GOAL OF THE EXERCISE: The records that follow are to be repeated without alteration.

▶

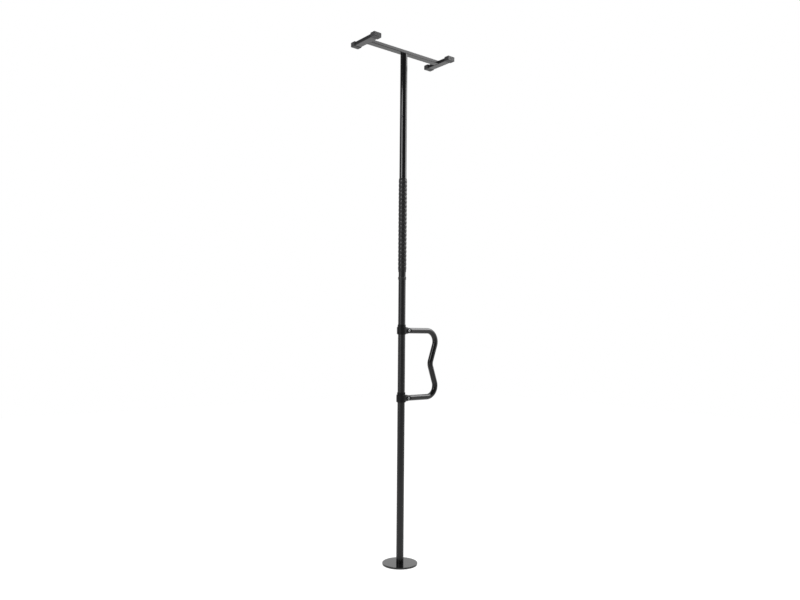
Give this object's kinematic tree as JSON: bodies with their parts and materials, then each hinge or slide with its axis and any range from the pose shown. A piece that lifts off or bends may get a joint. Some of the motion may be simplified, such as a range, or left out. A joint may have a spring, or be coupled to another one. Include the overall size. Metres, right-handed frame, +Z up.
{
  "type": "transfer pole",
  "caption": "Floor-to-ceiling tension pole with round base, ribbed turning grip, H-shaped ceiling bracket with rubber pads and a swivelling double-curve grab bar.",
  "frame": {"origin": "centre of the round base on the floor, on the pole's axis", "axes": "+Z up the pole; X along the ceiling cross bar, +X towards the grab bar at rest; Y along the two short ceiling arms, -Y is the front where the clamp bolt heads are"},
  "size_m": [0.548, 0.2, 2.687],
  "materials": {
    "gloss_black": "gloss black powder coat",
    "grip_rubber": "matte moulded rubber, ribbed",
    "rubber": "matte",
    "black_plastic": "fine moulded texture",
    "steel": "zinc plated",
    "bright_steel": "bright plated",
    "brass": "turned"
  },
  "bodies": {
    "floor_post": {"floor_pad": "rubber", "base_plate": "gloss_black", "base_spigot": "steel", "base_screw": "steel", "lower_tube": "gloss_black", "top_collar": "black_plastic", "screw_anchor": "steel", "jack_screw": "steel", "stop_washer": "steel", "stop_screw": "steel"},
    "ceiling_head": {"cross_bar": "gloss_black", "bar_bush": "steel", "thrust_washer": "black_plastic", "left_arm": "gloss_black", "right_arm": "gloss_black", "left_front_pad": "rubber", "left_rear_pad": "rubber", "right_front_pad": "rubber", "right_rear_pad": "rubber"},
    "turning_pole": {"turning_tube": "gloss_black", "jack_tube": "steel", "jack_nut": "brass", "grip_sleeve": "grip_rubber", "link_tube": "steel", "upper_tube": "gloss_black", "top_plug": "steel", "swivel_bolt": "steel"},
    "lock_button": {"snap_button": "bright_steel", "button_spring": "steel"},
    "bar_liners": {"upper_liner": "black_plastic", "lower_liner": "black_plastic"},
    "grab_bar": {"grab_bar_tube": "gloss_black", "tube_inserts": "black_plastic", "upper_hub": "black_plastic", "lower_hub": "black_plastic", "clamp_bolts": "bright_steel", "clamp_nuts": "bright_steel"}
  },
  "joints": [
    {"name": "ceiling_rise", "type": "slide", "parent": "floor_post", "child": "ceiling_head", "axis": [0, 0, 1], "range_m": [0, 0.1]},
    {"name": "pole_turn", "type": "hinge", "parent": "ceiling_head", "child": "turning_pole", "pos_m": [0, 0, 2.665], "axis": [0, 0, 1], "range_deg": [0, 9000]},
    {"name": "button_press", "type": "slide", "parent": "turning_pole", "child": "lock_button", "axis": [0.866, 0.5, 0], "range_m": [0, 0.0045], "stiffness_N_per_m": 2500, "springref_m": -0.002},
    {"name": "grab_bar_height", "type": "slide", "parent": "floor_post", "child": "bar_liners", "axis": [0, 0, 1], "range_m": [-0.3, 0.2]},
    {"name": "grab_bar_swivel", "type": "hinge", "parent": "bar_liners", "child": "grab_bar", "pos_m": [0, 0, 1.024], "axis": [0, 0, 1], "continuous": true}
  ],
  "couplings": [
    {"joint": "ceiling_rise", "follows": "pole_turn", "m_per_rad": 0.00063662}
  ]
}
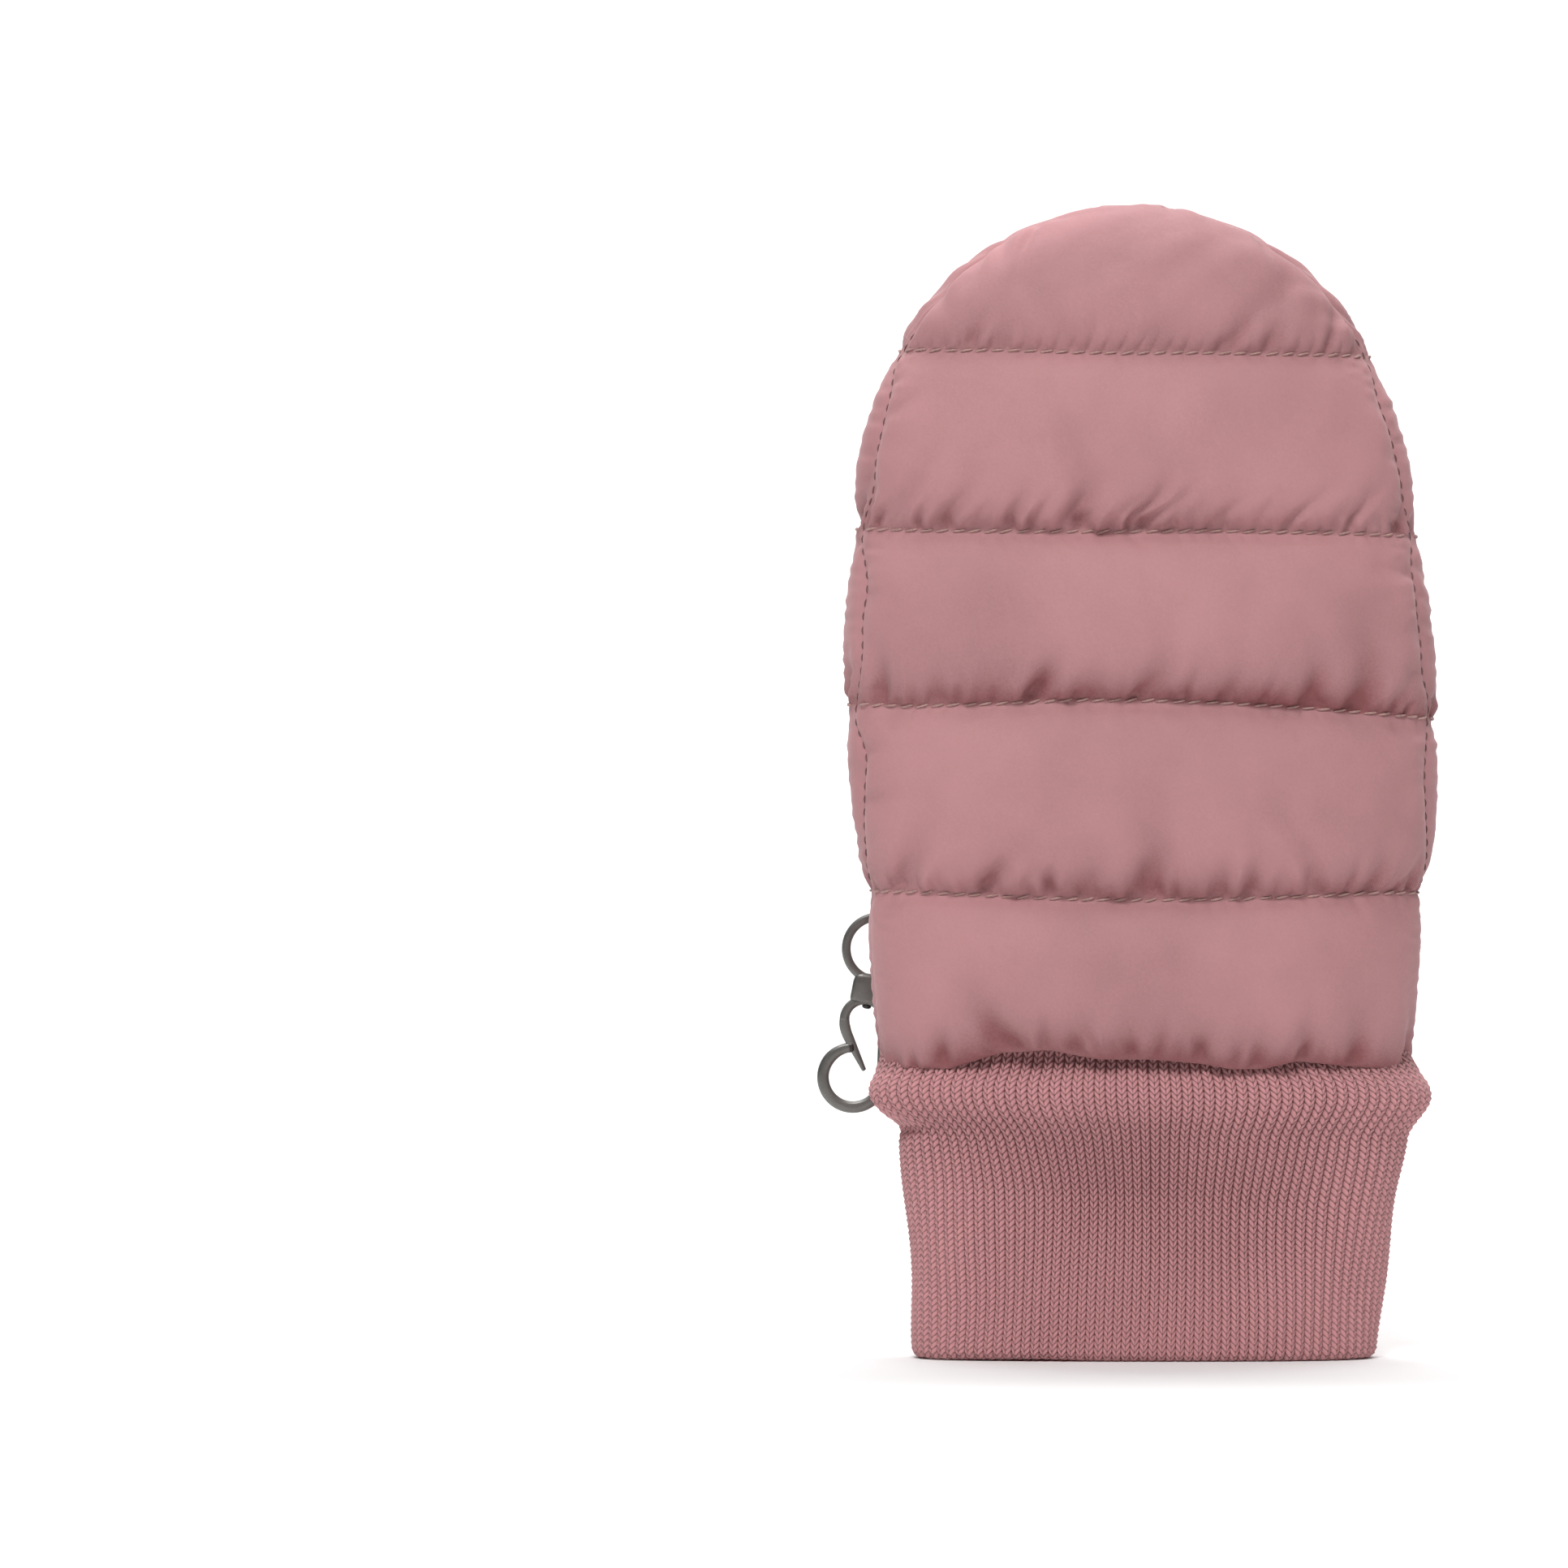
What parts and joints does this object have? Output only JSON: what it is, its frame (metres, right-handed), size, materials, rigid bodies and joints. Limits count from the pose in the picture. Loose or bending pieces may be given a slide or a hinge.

◀

RESULT OF THE TASK:
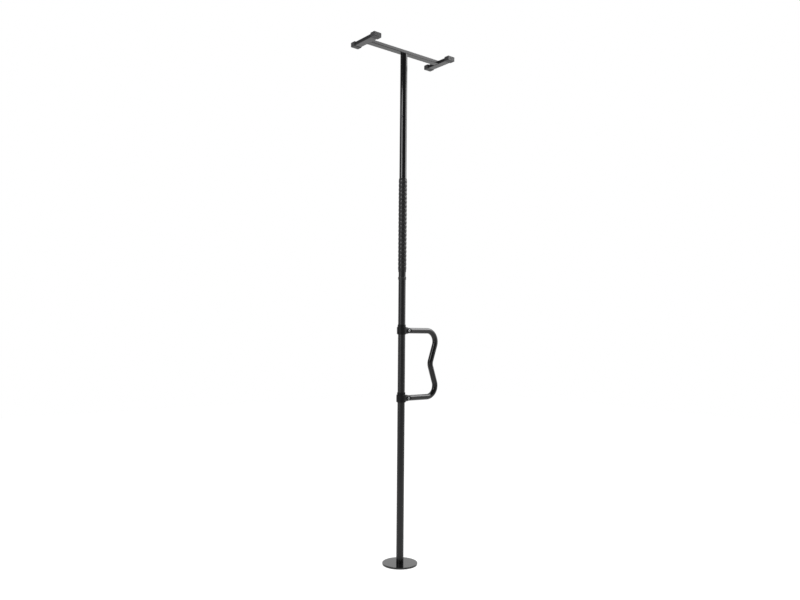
Give this object's kinematic tree as JSON: bodies with their parts and materials, then each hinge or slide with its axis and any range from the pose shown. A piece that lifts off or bends may get a joint. Some of the motion may be simplified, such as a range, or left out. A joint may have a spring, or be coupled to another one. Include the overall size. Metres, right-handed frame, +Z up.
{
  "type": "transfer pole",
  "caption": "Floor-to-ceiling tension pole with round base, ribbed turning grip, H-shaped ceiling bracket with rubber pads and a swivelling double-curve grab bar.",
  "frame": {"origin": "centre of the round base on the floor, on the pole's axis", "axes": "+Z up the pole; X along the ceiling cross bar, +X towards the grab bar at rest; Y along the two short ceiling arms, -Y is the front where the clamp bolt heads are"},
  "size_m": [0.548, 0.2, 2.687],
  "materials": {
    "gloss_black": "gloss black powder coat",
    "grip_rubber": "matte moulded rubber, ribbed",
    "rubber": "matte",
    "black_plastic": "fine moulded texture",
    "steel": "zinc plated",
    "bright_steel": "bright plated",
    "brass": "turned"
  },
  "bodies": {
    "floor_post": {"floor_pad": "rubber", "base_plate": "gloss_black", "base_spigot": "steel", "base_screw": "steel", "lower_tube": "gloss_black", "top_collar": "black_plastic", "screw_anchor": "steel", "jack_screw": "steel", "stop_washer": "steel", "stop_screw": "steel"},
    "ceiling_head": {"cross_bar": "gloss_black", "bar_bush": "steel", "thrust_washer": "black_plastic", "left_arm": "gloss_black", "right_arm": "gloss_black", "left_front_pad": "rubber", "left_rear_pad": "rubber", "right_front_pad": "rubber", "right_rear_pad": "rubber"},
    "turning_pole": {"turning_tube": "gloss_black", "jack_tube": "steel", "jack_nut": "brass", "grip_sleeve": "grip_rubber", "link_tube": "steel", "upper_tube": "gloss_black", "top_plug": "steel", "swivel_bolt": "steel"},
    "lock_button": {"snap_button": "bright_steel", "button_spring": "steel"},
    "bar_liners": {"upper_liner": "black_plastic", "lower_liner": "black_plastic"},
    "grab_bar": {"grab_bar_tube": "gloss_black", "tube_inserts": "black_plastic", "upper_hub": "black_plastic", "lower_hub": "black_plastic", "clamp_bolts": "bright_steel", "clamp_nuts": "bright_steel"}
  },
  "joints": [
    {"name": "ceiling_rise", "type": "slide", "parent": "floor_post", "child": "ceiling_head", "axis": [0, 0, 1], "range_m": [0, 0.1]},
    {"name": "pole_turn", "type": "hinge", "parent": "ceiling_head", "child": "turning_pole", "pos_m": [0, 0, 2.665], "axis": [0, 0, 1], "range_deg": [0, 9000]},
    {"name": "button_press", "type": "slide", "parent": "turning_pole", "child": "lock_button", "axis": [0.866, 0.5, 0], "range_m": [0, 0.0045], "stiffness_N_per_m": 2500, "springref_m": -0.002},
    {"name": "grab_bar_height", "type": "slide", "parent": "floor_post", "child": "bar_liners", "axis": [0, 0, 1], "range_m": [-0.3, 0.2]},
    {"name": "grab_bar_swivel", "type": "hinge", "parent": "bar_liners", "child": "grab_bar", "pos_m": [0, 0, 1.024], "axis": [0, 0, 1], "continuous": true}
  ],
  "couplings": [
    {"joint": "ceiling_rise", "follows": "pole_turn", "m_per_rad": 0.00063662}
  ]
}
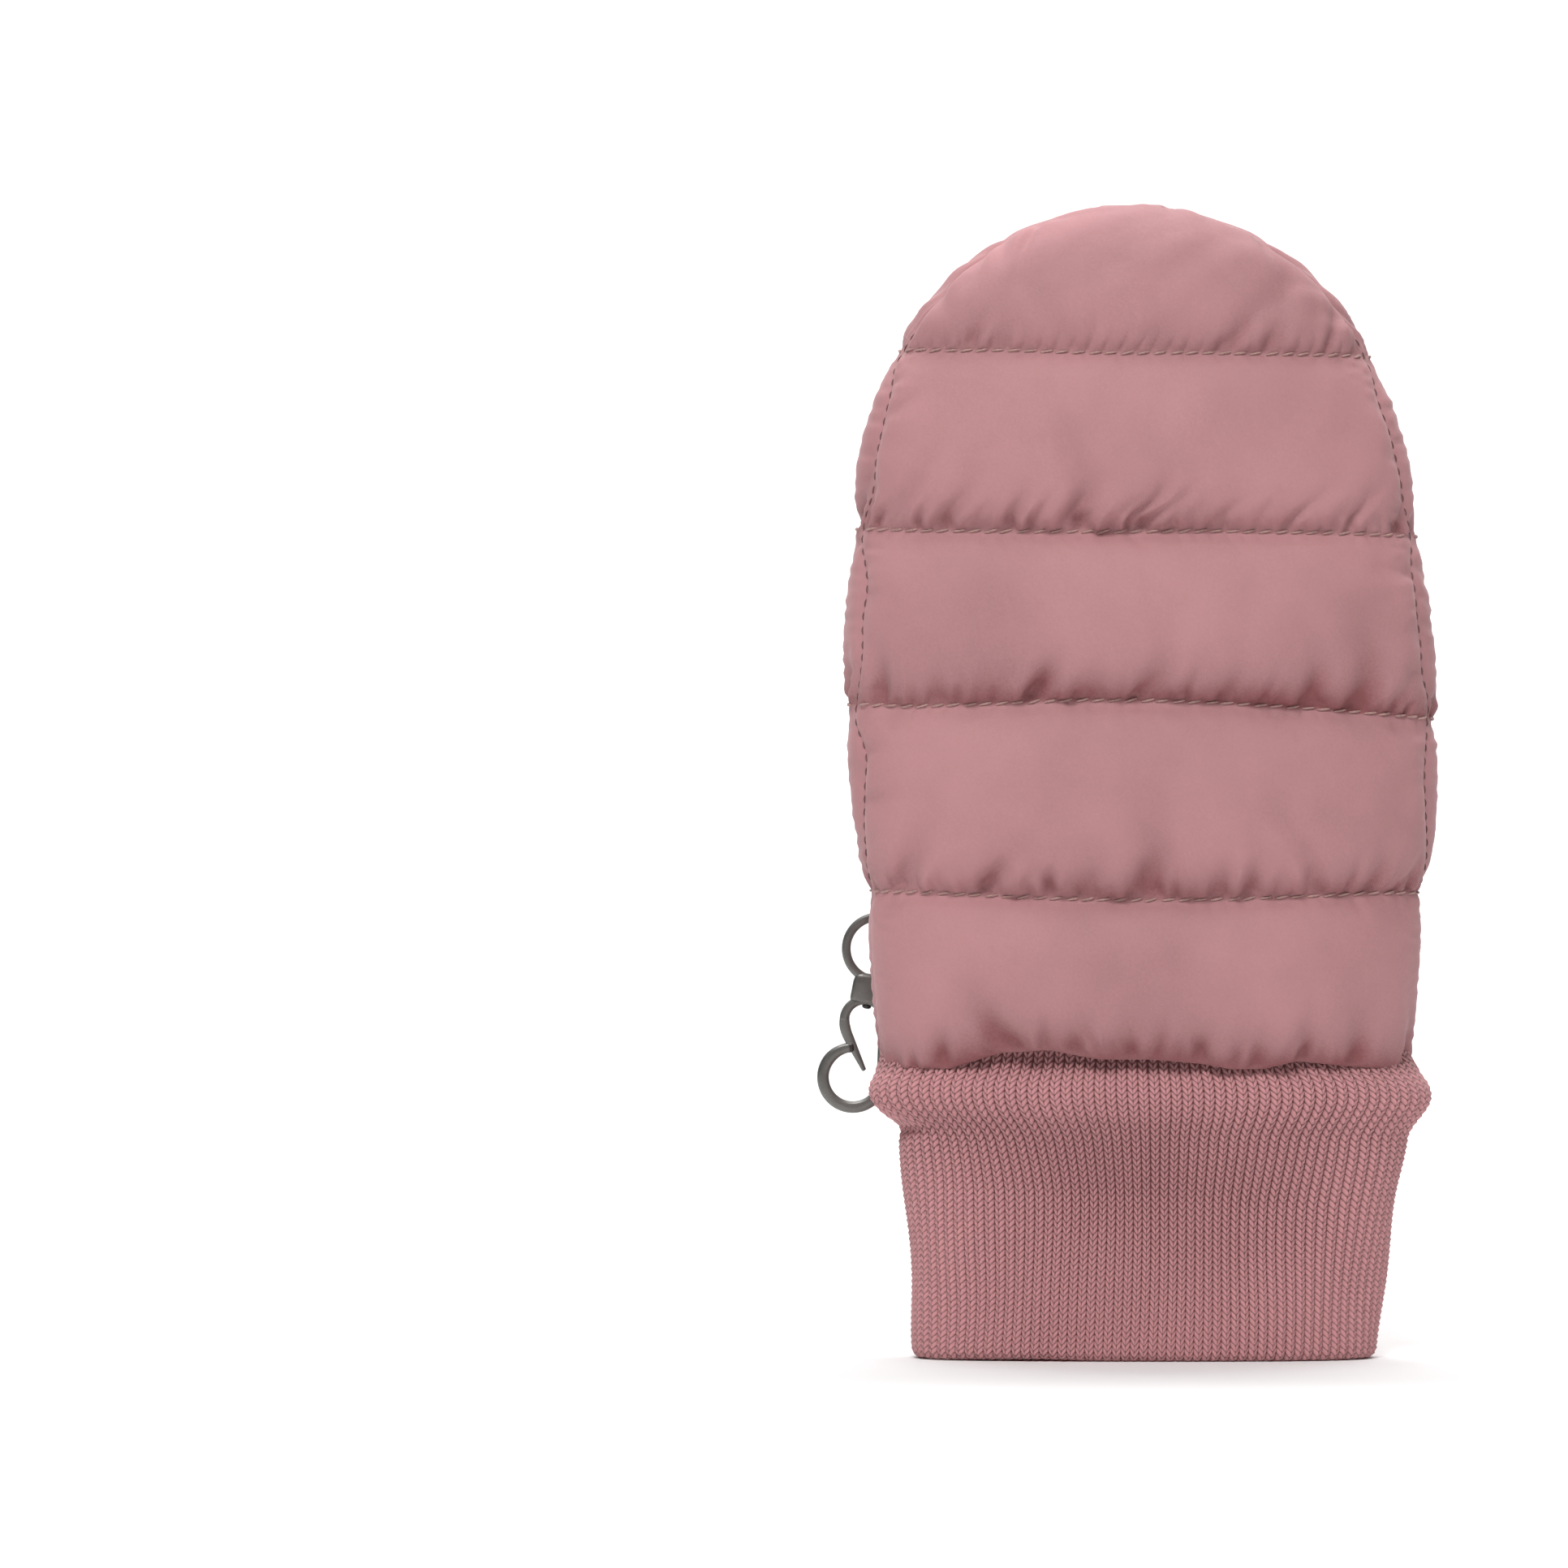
What parts and joints does this object have? Output only JSON: what it is, its frame (metres, right-handed), size, materials, rigid bodies and joints. Limits count from the pose in the picture. Loose or bending pieces may be given a slide or a hinge.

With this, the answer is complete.